Rio also introduces stateless validation, allowing nodes to verify blocks without storing the full blockchain history. This significantly reduces compute and storage costs, making network participation more accessible for institutions, startups, and new validators.

Economically, the upgrade redefines reward sharing between block producers and validators to ensure fairer distribution of transaction fees, including MEV-related revenue.

With Rio, Polygon becomes a global payments infrastructure capable of competing with traditional systems, while retaining the advantages of a decentralized network: lower costs, enhanced security, and full transparency. This strengthens Polygon’s vision of becoming the reference chain for payments, stablecoins, and tokenization.

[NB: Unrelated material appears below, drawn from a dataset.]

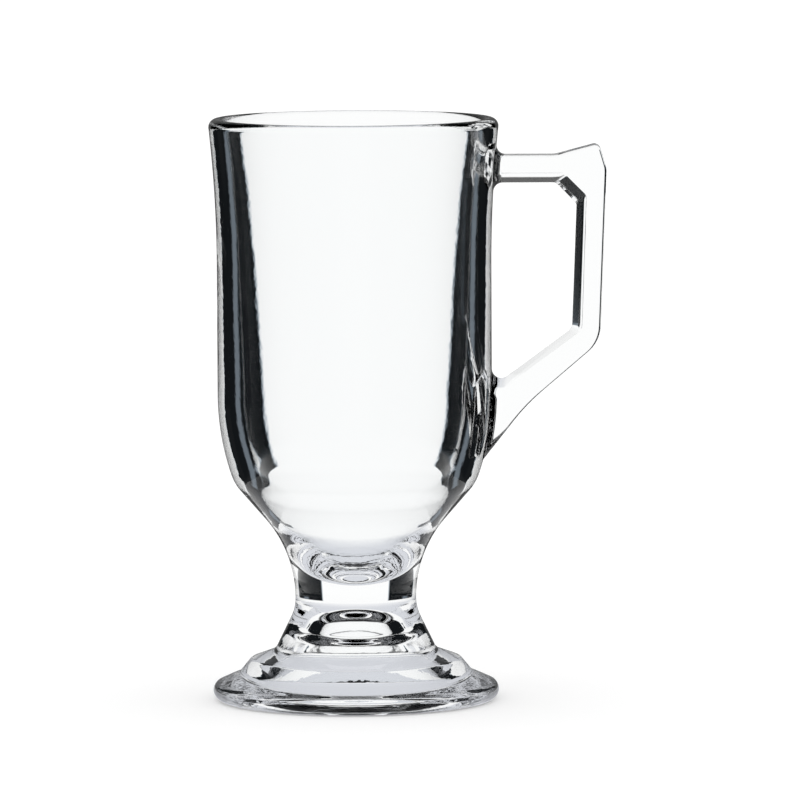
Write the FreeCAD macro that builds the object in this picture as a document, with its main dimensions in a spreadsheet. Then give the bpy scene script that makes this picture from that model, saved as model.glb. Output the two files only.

By combining Bhilai (1,000 TPS), Heimdall v2 (5 second finality), and Rio (5,000 TPS and instant finality), Polygon is moving quickly along its Gigagas roadmap, which targets 100,000 TPS in 2026. These changes are an important step to make Polygon competitive again in the stablecoin and tokenization race.


Conclusion

Q3 2025 confirms that Polygon is moving in the right direction, even if there is still a long way to go. On the technology front, the network has made impressive progress. The Bhilai, Heimdall v2, and Rio upgrades have already modernized the core infrastructure, while the ecosystem around CDK and the AggLayer continues to expand and consolidate.

However, despite these advances, growth remains below expectations. Polygon is progressing, but without yet standing out from competitors, especially in the key segments of stablecoins and RWAs where it aims to become a major player. The network is still in transition. The foundations are now solid, but economic results and adoption will need to follow over the coming quarters.

This new roadmap, pushed by Sandeep Nailwal, clearly gives the project fresh momentum. Polygon has regained an innovation cadence and a coherent positioning for the years ahead. If this trajectory holds, the coming months could mark Polygon’s real return to the forefront.